In the event of a security breach, it’s no different. You go grab that checklist – for us it’s the “Security Breach Process” – and you follow each step.

What advice would you give to any company to reduce their digital risks?

My main advice is this: don’t take it for granted.

I’ve seen a lot of people explain how great their security policy is. But then you talk to the people on the ground, and you realize that the so-called policy isn’t really in effect.

If you deploy a new policy or control, get metrics to ensure its application. And verify with automated tests that it won’t deviate in time from the original intent.

What are the biggest security challenges in AI?

AI relies on a lot of data; in the case of Arize, we are tracking close to a trillion predictions a month. Model inputs and features range from publicly-accessible data to far more sensitive information like personally identifiable information, personal health information, and credit card information. Given that most companies don’t run AI on trivial data that they don’t care about, we need to secure all data as if it were the most critical. That’s why we are so careful and ensure we follow every industry best practice.

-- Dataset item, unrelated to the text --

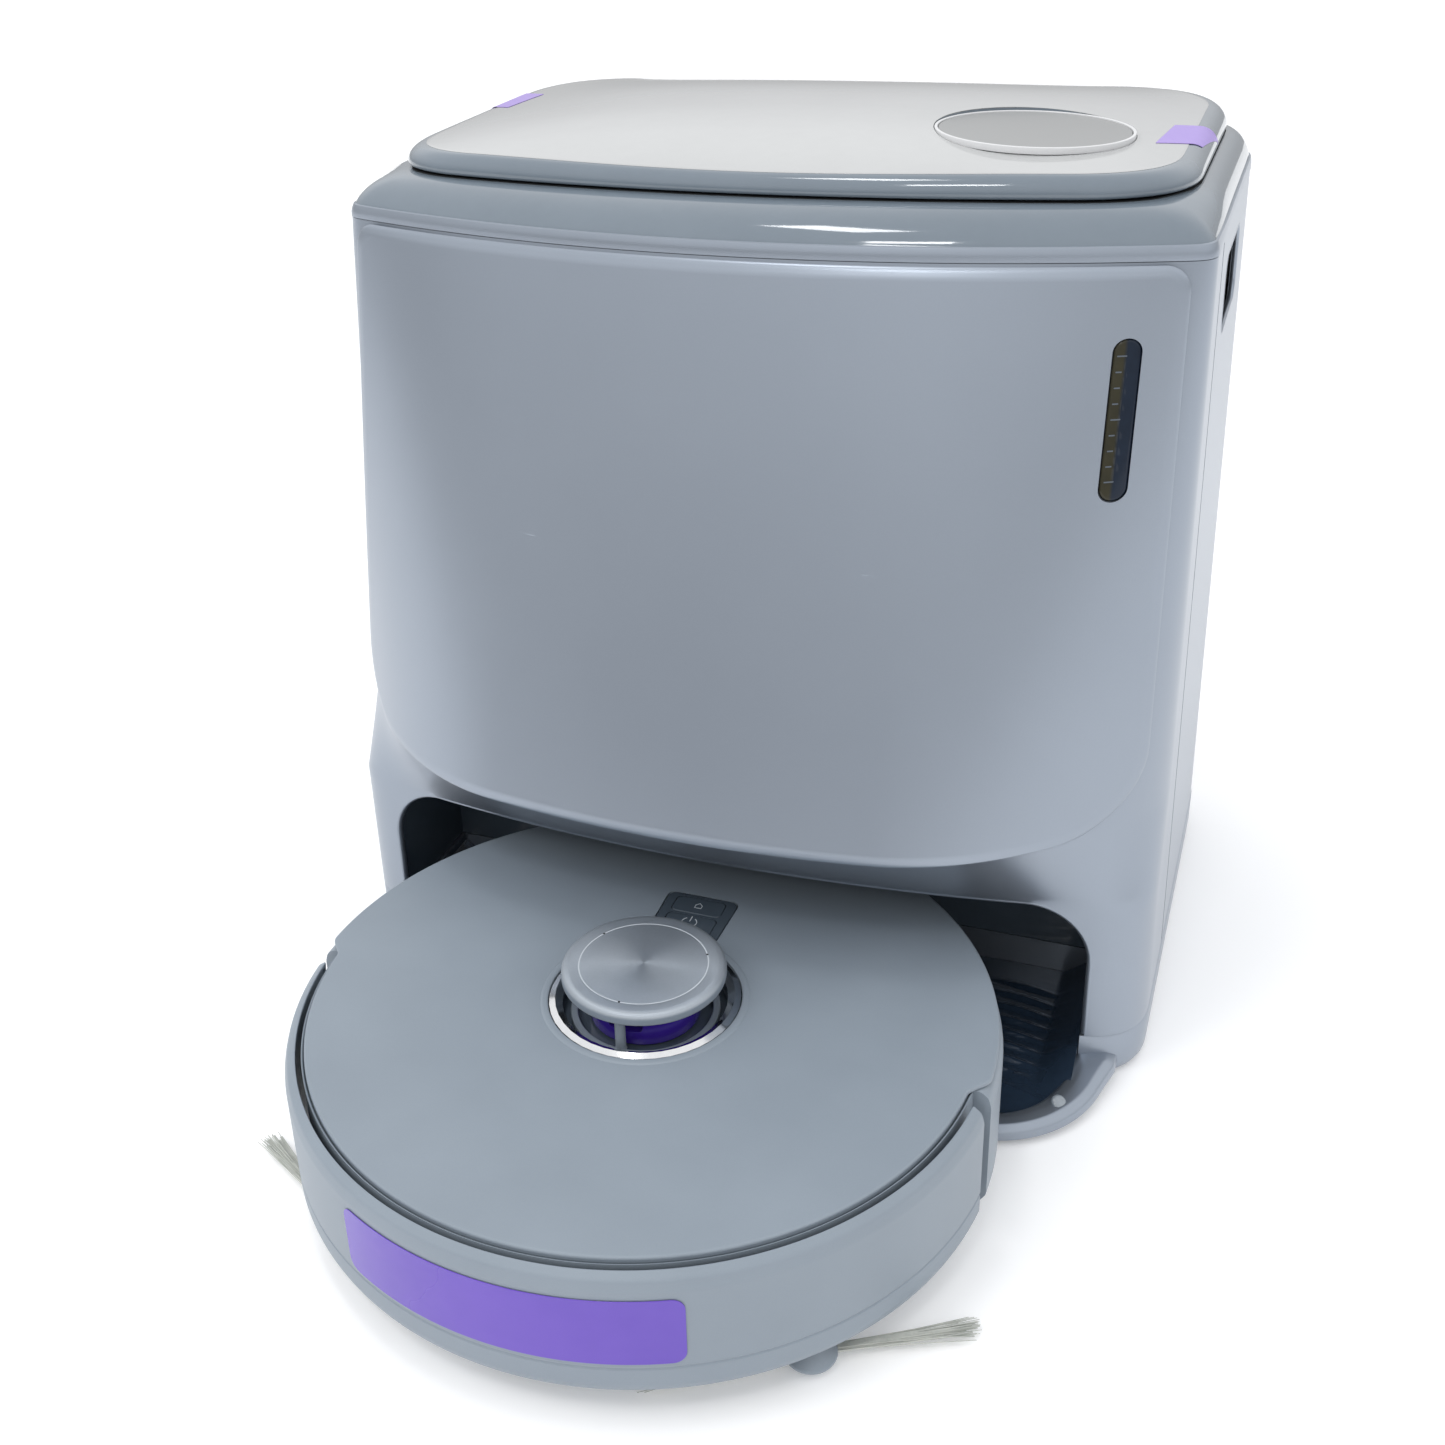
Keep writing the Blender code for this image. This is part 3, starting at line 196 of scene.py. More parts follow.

What do you think can be improved in the future and what are Arize’s goals for 2022/2023?

Arize’s mission is to make AI work and work for the people. As the pace of innovation in AI accelerates, new innovations must be accompanied by robust end-to-end ML observability to improve model performance and ensure that AI is used fairly and ethically. In the coming years, Arize will continue to build out its core ML observability platform and scale efforts around monitoring unstructured data and uprooting racial bias. In terms of compliance, we will keep adding security and compliance programs to cover nearly every industry and ML use case.